#### Source material

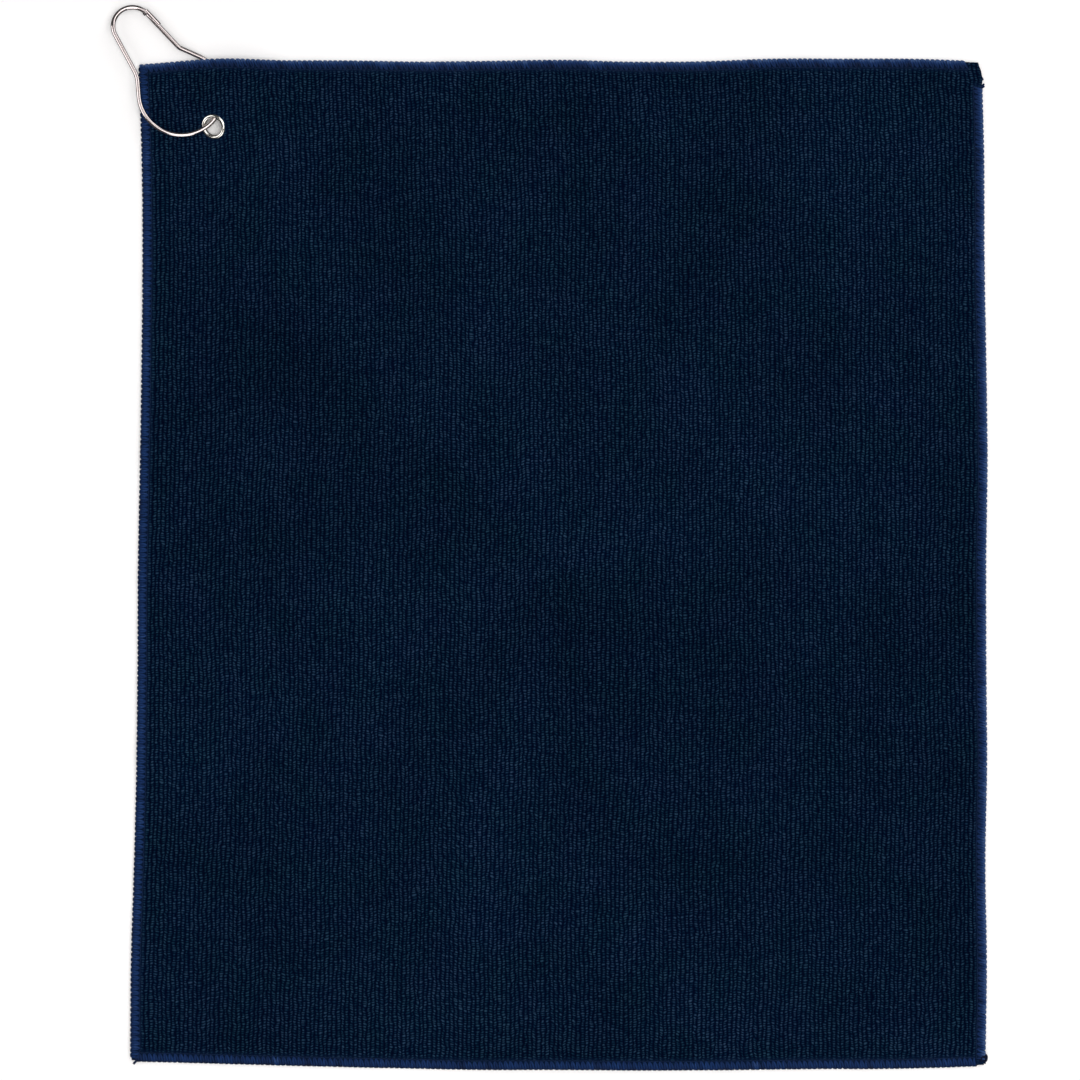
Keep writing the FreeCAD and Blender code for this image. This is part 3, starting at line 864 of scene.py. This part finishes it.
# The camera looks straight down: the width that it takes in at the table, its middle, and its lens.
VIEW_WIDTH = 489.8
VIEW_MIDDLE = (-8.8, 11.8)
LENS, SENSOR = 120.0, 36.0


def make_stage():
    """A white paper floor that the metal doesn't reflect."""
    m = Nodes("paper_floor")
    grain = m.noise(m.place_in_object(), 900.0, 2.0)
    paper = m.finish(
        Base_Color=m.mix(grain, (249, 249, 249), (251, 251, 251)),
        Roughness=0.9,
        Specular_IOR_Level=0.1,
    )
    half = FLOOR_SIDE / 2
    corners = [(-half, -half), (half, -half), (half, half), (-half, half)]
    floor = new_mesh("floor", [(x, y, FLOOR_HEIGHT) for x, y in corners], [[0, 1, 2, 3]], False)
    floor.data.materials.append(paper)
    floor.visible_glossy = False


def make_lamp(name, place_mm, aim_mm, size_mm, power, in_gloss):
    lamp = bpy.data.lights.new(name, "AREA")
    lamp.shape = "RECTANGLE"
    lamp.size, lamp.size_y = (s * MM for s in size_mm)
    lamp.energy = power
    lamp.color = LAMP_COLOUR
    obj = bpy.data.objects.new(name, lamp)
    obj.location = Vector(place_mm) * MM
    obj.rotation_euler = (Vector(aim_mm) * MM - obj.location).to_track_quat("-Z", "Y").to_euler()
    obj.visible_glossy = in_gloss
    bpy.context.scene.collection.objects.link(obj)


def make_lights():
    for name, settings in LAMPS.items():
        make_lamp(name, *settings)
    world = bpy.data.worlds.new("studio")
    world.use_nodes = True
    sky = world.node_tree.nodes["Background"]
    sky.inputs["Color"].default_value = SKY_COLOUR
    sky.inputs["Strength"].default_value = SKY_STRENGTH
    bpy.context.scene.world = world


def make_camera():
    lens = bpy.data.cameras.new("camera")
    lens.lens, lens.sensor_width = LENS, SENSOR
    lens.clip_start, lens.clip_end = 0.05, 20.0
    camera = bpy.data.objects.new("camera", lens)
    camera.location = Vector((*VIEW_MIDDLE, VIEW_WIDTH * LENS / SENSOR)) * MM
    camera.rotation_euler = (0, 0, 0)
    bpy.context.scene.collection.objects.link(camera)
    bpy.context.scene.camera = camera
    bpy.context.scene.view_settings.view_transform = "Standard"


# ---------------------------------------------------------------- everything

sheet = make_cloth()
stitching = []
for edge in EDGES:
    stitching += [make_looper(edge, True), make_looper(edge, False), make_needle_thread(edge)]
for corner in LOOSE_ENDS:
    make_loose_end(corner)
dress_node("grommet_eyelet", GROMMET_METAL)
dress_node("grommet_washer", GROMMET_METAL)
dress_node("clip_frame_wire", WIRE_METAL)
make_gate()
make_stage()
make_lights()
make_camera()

########

Aim of the task:
Which lines above hold the word "scene"? Copy each of them.

Written response:
Keep writing the FreeCAD and Blender code for this image. This is part 3, starting at line 864 of scene.py. This part finishes it.
    bpy.context.scene.collection.objects.link(obj)
    bpy.context.scene.world = world
    bpy.context.scene.collection.objects.link(camera)
    bpy.context.scene.camera = camera
    bpy.context.scene.view_settings.view_transform = "Standard"